(Exercise brief): Please output the data below exactly as given, starting at its first line and stopping after the line that contains "zip(*points))), Vector(map(max, zip(*points)))".

— Begin Dataset —

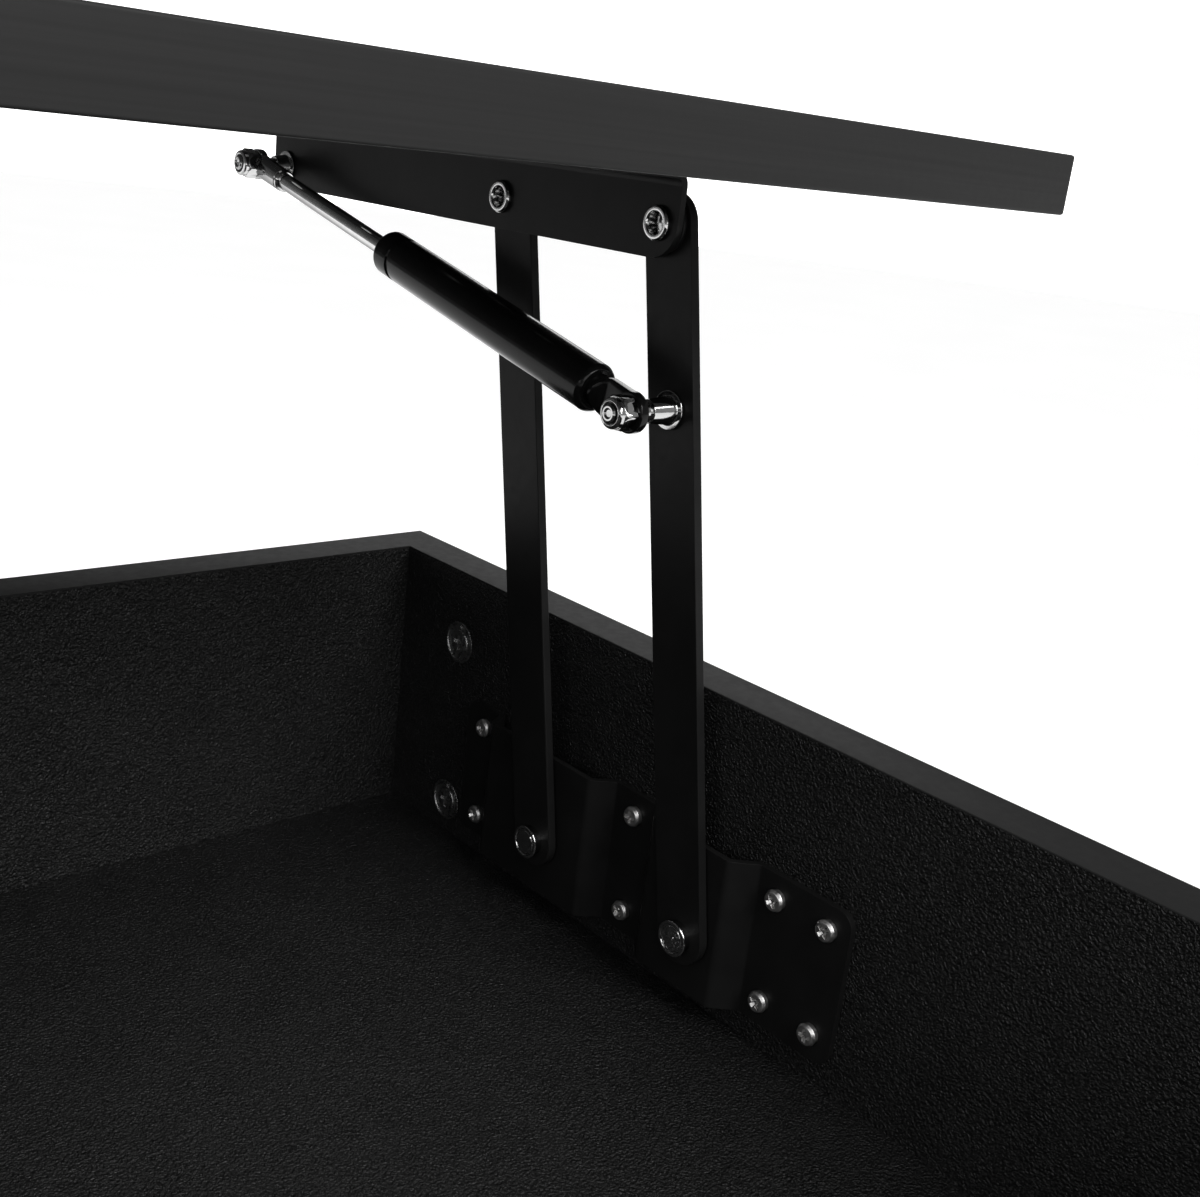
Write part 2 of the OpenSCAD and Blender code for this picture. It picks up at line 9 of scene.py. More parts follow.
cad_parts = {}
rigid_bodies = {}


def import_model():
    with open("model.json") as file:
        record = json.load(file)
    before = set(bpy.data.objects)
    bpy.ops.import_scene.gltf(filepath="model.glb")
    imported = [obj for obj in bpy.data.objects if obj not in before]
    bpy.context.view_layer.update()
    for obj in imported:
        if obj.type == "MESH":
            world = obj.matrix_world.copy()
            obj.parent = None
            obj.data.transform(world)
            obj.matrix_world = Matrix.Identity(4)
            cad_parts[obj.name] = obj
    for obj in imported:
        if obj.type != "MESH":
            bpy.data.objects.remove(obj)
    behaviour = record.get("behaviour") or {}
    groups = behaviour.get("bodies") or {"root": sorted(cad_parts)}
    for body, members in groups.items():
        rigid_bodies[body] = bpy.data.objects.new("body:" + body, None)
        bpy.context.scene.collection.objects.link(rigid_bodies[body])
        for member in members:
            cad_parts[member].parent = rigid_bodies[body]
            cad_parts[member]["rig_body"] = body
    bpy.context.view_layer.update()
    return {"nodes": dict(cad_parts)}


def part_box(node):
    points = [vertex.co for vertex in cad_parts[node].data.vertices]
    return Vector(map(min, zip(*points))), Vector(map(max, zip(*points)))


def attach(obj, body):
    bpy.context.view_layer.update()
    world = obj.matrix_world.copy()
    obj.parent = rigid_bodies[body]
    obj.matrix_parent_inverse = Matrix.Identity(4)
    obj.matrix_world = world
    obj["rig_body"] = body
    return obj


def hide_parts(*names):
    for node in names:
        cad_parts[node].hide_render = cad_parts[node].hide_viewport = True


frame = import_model()

# Looks of the lift top coffee table: camera, light, finishes, and the detailed hardware that
# stands for the plain CAD fasteners, gas springs and feet. Places come from the CAD nodes, in
# metres. Profiles of small hardware are drawn in millimetres and scaled when they are placed.

MM = 0.001
UP = Vector((0, 0, 1))
ALONG_X = Vector((1, 0, 0))
FLIP = Matrix.Scale(-1, 4, ALONG_X)
SIDES = ("left", "right")
MECHANISM = (-0.42, -0.1, 0.4)      # middle of the left lift, for the lights
STAGE_RADIUS = 9.0
STRIP_STEEL = 2                     # bracket steel, in millimetres like all sizes below
SCREW_HEAD_H = 2.3
DIVIDER_HEAD_H = 2.5
FLAT_CROWN = 0.3
CAM_DEPTH = 12.5
TUBE_WALL = 1.25
WASHER_HOLE_R = {"base_washers": 3.05, "top_washers": 4.05}
scene = bpy.context.scene
nodes = frame["nodes"]


# ---- camera, stage and light ----

def corner_of_compartment():
    """Top corner of the compartment, where the left end wall meets the front wall."""
    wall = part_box("left_end_panel")[1]
    return Vector((wall.x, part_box("front_apron")[1].y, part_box("case_edging")[1].z))


def turned_matrix(place, heading, pitch, roll):
    """Matrix of a camera at place that looks along a heading from +X, with a pitch and a roll."""
    forward = Vector((math.cos(pitch) * math.cos(heading),
                      math.cos(pitch) * math.sin(heading), math.sin(pitch)))
    level = forward.cross(UP).normalized()
    rise = level.cross(forward)
    right = level * math.cos(roll) + rise * math.sin(roll)
    up = rise * math.cos(roll) - level * math.sin(roll)
    axes = Matrix((right, up, -forward)).transposed()
    return Matrix.Translation(place) @ axes.to_4x4()


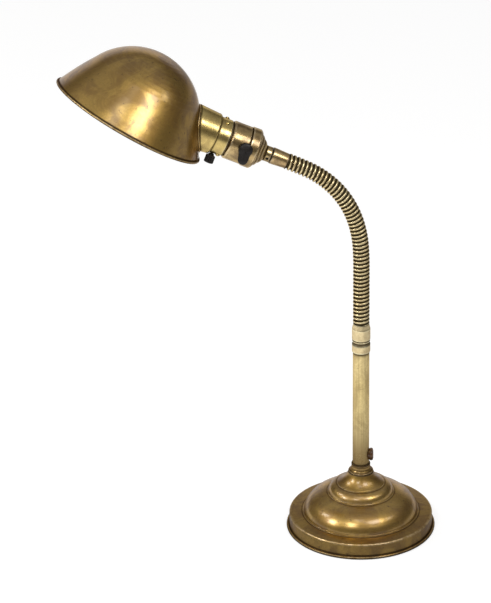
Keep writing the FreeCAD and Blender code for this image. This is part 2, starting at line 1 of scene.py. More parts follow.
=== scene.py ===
"""Looks of the brass gooseneck desk lamp.

Every visible piece is a surface worked out on a grid in millimetres, in the same frame as the
construction: the origin is the middle of the foot on the table, +Z up, the neck bends over towards -X and the
switch faces -Y.
"""
import logging
import math
from collections.abc import Callable
from dataclasses import dataclass, field
from enum import Enum
from typing import ClassVar

import bmesh
import bpy
import numpy as np
from mathutils import Matrix, Vector


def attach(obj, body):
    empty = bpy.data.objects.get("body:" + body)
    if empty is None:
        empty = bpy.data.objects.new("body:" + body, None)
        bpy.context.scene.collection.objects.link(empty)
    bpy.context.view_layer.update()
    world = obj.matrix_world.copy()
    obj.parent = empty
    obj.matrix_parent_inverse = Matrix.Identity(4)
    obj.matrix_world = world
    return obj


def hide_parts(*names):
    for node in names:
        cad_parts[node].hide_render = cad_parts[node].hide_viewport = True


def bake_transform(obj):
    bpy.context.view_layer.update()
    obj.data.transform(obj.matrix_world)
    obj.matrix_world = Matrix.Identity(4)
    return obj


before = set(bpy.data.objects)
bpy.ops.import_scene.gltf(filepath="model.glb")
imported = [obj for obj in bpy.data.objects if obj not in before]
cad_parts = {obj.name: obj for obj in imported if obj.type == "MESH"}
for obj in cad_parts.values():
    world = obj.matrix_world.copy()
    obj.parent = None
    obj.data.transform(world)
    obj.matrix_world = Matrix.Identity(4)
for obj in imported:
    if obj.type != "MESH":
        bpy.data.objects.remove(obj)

LOG = logging.getLogger("lamp")
MM = 0.001
TINY = 1e-6
SHARP = math.radians(38)
CORNER = math.radians(12)
LONGEST_RUN = 1.3
Colour = tuple[float, float, float]
Station = tuple[float, ...]
Spots = tuple[Station, ...]
Value = float | bpy.types.NodeSocket
Shape = Callable[[np.ndarray, np.ndarray, np.ndarray], tuple[np.ndarray, np.ndarray]]
ShadeAndDirt = Callable[[np.ndarray], np.ndarray]


# Frames and profiles
@dataclass(frozen=True)
class Axes:
    """A right-handed frame of a turned piece: its origin in millimetres and its three unit axes."""

    origin: np.ndarray
    x: np.ndarray
    y: np.ndarray
    z: np.ndarray

    @classmethod
    def along(cls, origin: np.ndarray, z: np.ndarray, x: np.ndarray) -> "Axes":
        """Frame whose Z lies along z and whose X is the part of x square to it.

        Args:
            origin: the frame's origin in millimetres.
            z: direction of the piece's own axis.
            x: direction near which the frame's X lies.

        Returns:
            The frame.
        """
        z = np.asarray(z, float) / np.linalg.norm(z)
        x = np.asarray(x, float) - z * np.dot(x, z)
        x /= np.linalg.norm(x)
        return cls(np.asarray(origin, float), x, np.cross(z, x), z)

    def place(self, local: np.ndarray) -> np.ndarray:
        """Points given in this frame, as points of the lamp's frame."""
        return (self.origin + local[..., :1] * self.x + local[..., 1:2] * self.y
                + local[..., 2:3] * self.z)

    def point(self, x: float, y: float, z: float) -> np.ndarray:
        """One point given in this frame, as a point of the lamp's frame."""
        return self.origin + self.x * x + self.y * y + self.z * z

    def angles(self) -> tuple[float, float, float]:
        """The turn, as Euler angles, that brings the lamp's axes back onto this frame's."""
        return tuple(Matrix((self.x, self.y, self.z)).to_euler())

    def across(self, azimuth: float, height: float) -> "Axes":
        """Frame on this axis whose Z points out at an azimuth in degrees and whose X runs along the axis."""
        a = math.radians(azimuth)
        out = self.x * math.cos(a) + self.y * math.sin(a)
        return Axes.along(self.point(0, 0, height), out, self.z)


FRONT = np.array([0.0, -1.0, 0.0])
RIGHT = np.array([1.0, 0.0, 0.0])
UP = np.array([0.0, 0.0, 1.0])
UPRIGHT = Axes(np.zeros(3), FRONT, RIGHT, UP)


def bowed_run(a: np.ndarray, b: np.ndarray, bow: float) -> np.ndarray:
    """Arc from a to b whose middle stands off the straight run by bow, to its left.

    With half chord c, the radius is (c squared + bow squared) / (2 bow), and the arc is swept about its
    centre in steps of 5 degrees or less.

    Args:
        a: start, as (radius, height).
        b: end, as (radius, height).
        bow: how far the middle is moved to the left of the run.

    Returns:
        Points after a, up to b.
    """
    chord = np.linalg.norm(b - a)
    way = (b - a) / chord
    left = np.array([-way[1], way[0]])
    radius = (chord**2 / 4 + bow**2) / (2 * bow)
    half = math.asin(max(-1.0, min(1.0, chord / (2 * radius))))
    count = max(4, int(abs(2 * math.degrees(half)) / 5) + 1)
    turn = np.linspace(-half, half, count + 1)[1:, None]
    centre = (a + b) / 2 + left * (bow - radius)
    return centre + radius * (left * np.cos(turn) + way * np.sin(turn))


def drawn(stations: list[Station]) -> np.ndarray:
    """Half section through stations (radius, height), or with the bow of the run that ends there third."""
    points = [np.array(stations[0][:2], float)]
    for station in stations[1:]:
        end = np.array(station[:2], float)
        if len(station) == 3 and abs(station[2]) > TINY:
            points.extend(bowed_run(points[-1], end, station[2]))
        else:
            points.append(end)
    return np.array(points)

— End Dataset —

(Full response):
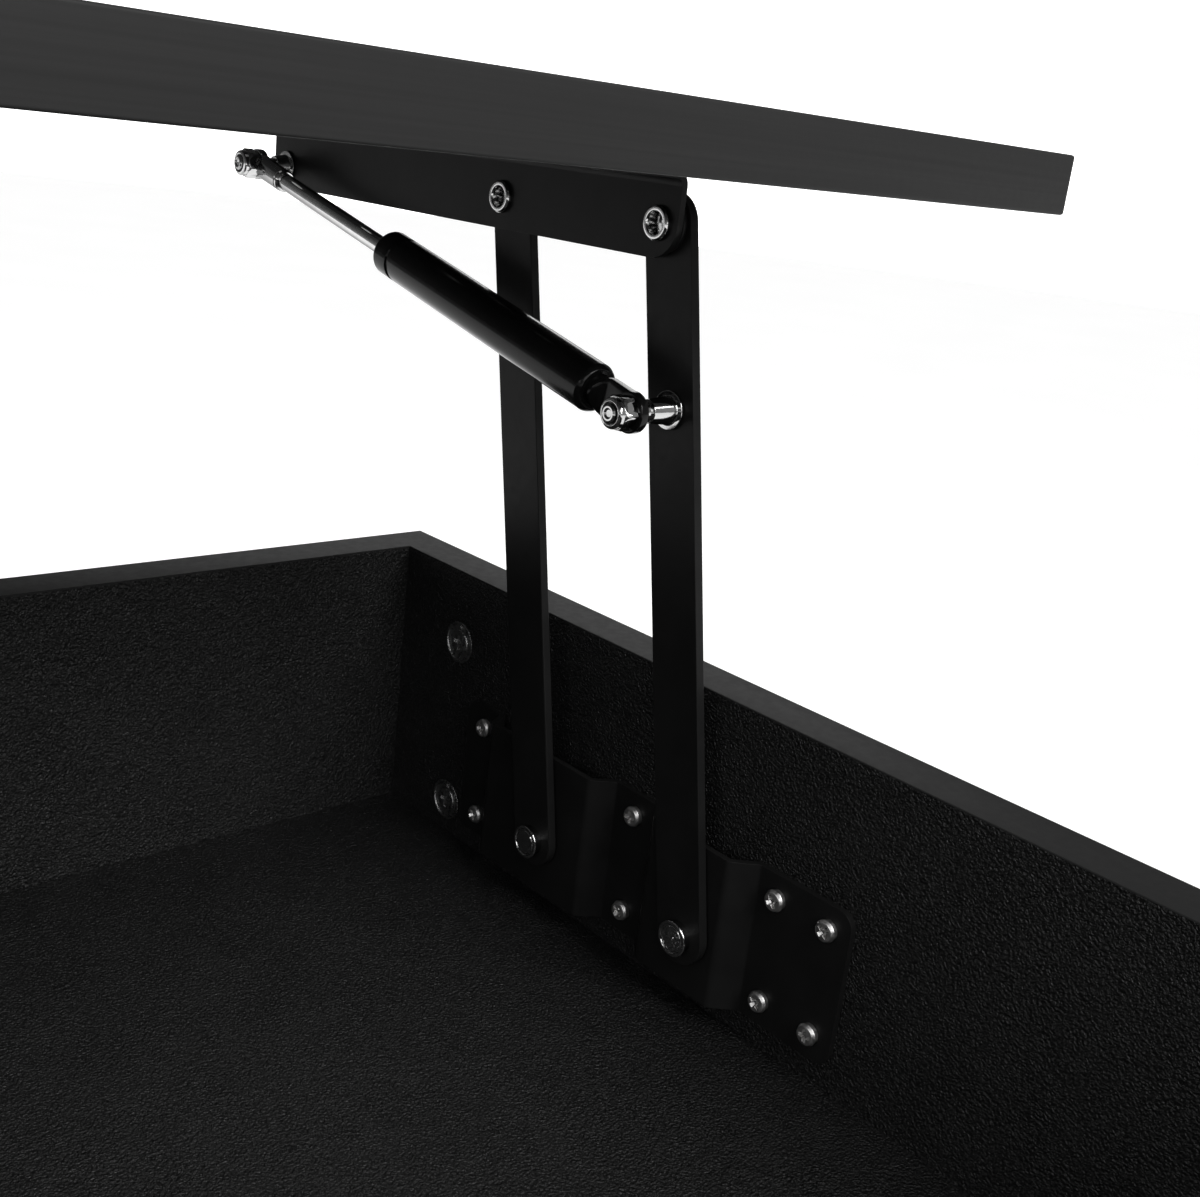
Write part 2 of the OpenSCAD and Blender code for this picture. It picks up at line 9 of scene.py. More parts follow.
cad_parts = {}
rigid_bodies = {}


def import_model():
    with open("model.json") as file:
        record = json.load(file)
    before = set(bpy.data.objects)
    bpy.ops.import_scene.gltf(filepath="model.glb")
    imported = [obj for obj in bpy.data.objects if obj not in before]
    bpy.context.view_layer.update()
    for obj in imported:
        if obj.type == "MESH":
            world = obj.matrix_world.copy()
            obj.parent = None
            obj.data.transform(world)
            obj.matrix_world = Matrix.Identity(4)
            cad_parts[obj.name] = obj
    for obj in imported:
        if obj.type != "MESH":
            bpy.data.objects.remove(obj)
    behaviour = record.get("behaviour") or {}
    groups = behaviour.get("bodies") or {"root": sorted(cad_parts)}
    for body, members in groups.items():
        rigid_bodies[body] = bpy.data.objects.new("body:" + body, None)
        bpy.context.scene.collection.objects.link(rigid_bodies[body])
        for member in members:
            cad_parts[member].parent = rigid_bodies[body]
            cad_parts[member]["rig_body"] = body
    bpy.context.view_layer.update()
    return {"nodes": dict(cad_parts)}


def part_box(node):
    points = [vertex.co for vertex in cad_parts[node].data.vertices]
    return Vector(map(min, zip(*points))), Vector(map(max, zip(*points)))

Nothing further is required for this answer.